Uptown still hasn't solved all of its crime and gang problems, but bars and restaurants are increasing and popular, some upscale food and coffee places have opened along Wilson Avenue, developers have been unveiling new residential projects, and the $203 million Wilson Red Line station reconstruction is generating economic activity.

On the entertainment front, the 6-month-old Uptown Underground is drawing crowds to its burlesque/cabaret acts. Also, a bouldering gym called First Ascent is set to open in late fall on the second floor of the North Broadway building that housed a Borders bookstore until 2011.
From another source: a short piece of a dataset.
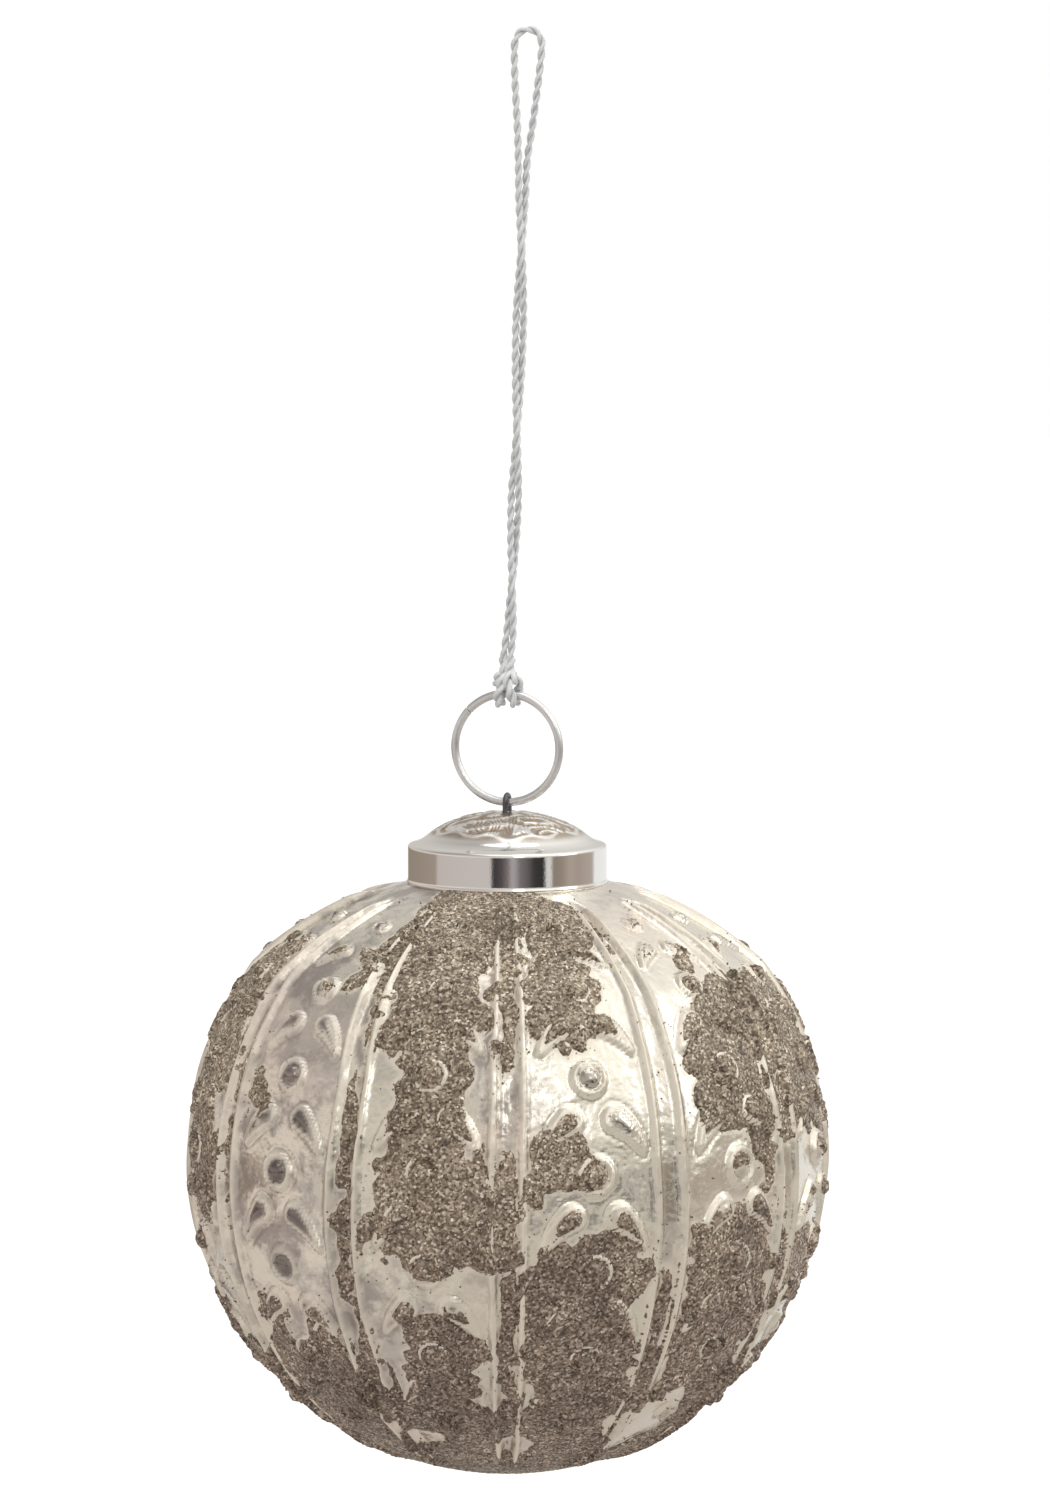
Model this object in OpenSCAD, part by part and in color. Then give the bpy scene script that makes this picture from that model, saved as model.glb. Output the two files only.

The city has chipped in a $50,000 grant to underwrite the Uptown Saturday Nights culture crawls now running the second Saturday of each month. Those events include family programming, neighborhood tours and free music performances. The Chicago Department of Transportation is planning a Broadway/Lawrence streetscape with a new plaza to sit outside the Riviera, and work has begun to turn a three-block stretch of Argyle Street into a "shared street."

Sara Dinges, president and CEO of the community economic development organization Uptown United, said that over the past four years, about $700 million has been invested in or committed to the neighborhood. "So a lot is going on," she said.

No neighborhood transition is going to make everybody happy. Rents rise, retailers get displaced and the vibe shifts.

"It's not the city it used to be," complained Oakland resident Lyn Bonthius as she awaited her husband across from the Fox on a recent afternoon.

But when her husband, woodcarving artist Rik Harris, arrived, he praised the Fox as "fantastic" and the new restaurants as "super."

"It's a good thing to make the city pop a little bit," he said.

Now the question is whether -- and when -- the Uptown Theatre will give its Uptown a similar pop.

"If we can do it in Oakland, for the love of God, you could do it in Chicago," Tagami said. "Hello. I mean, really?"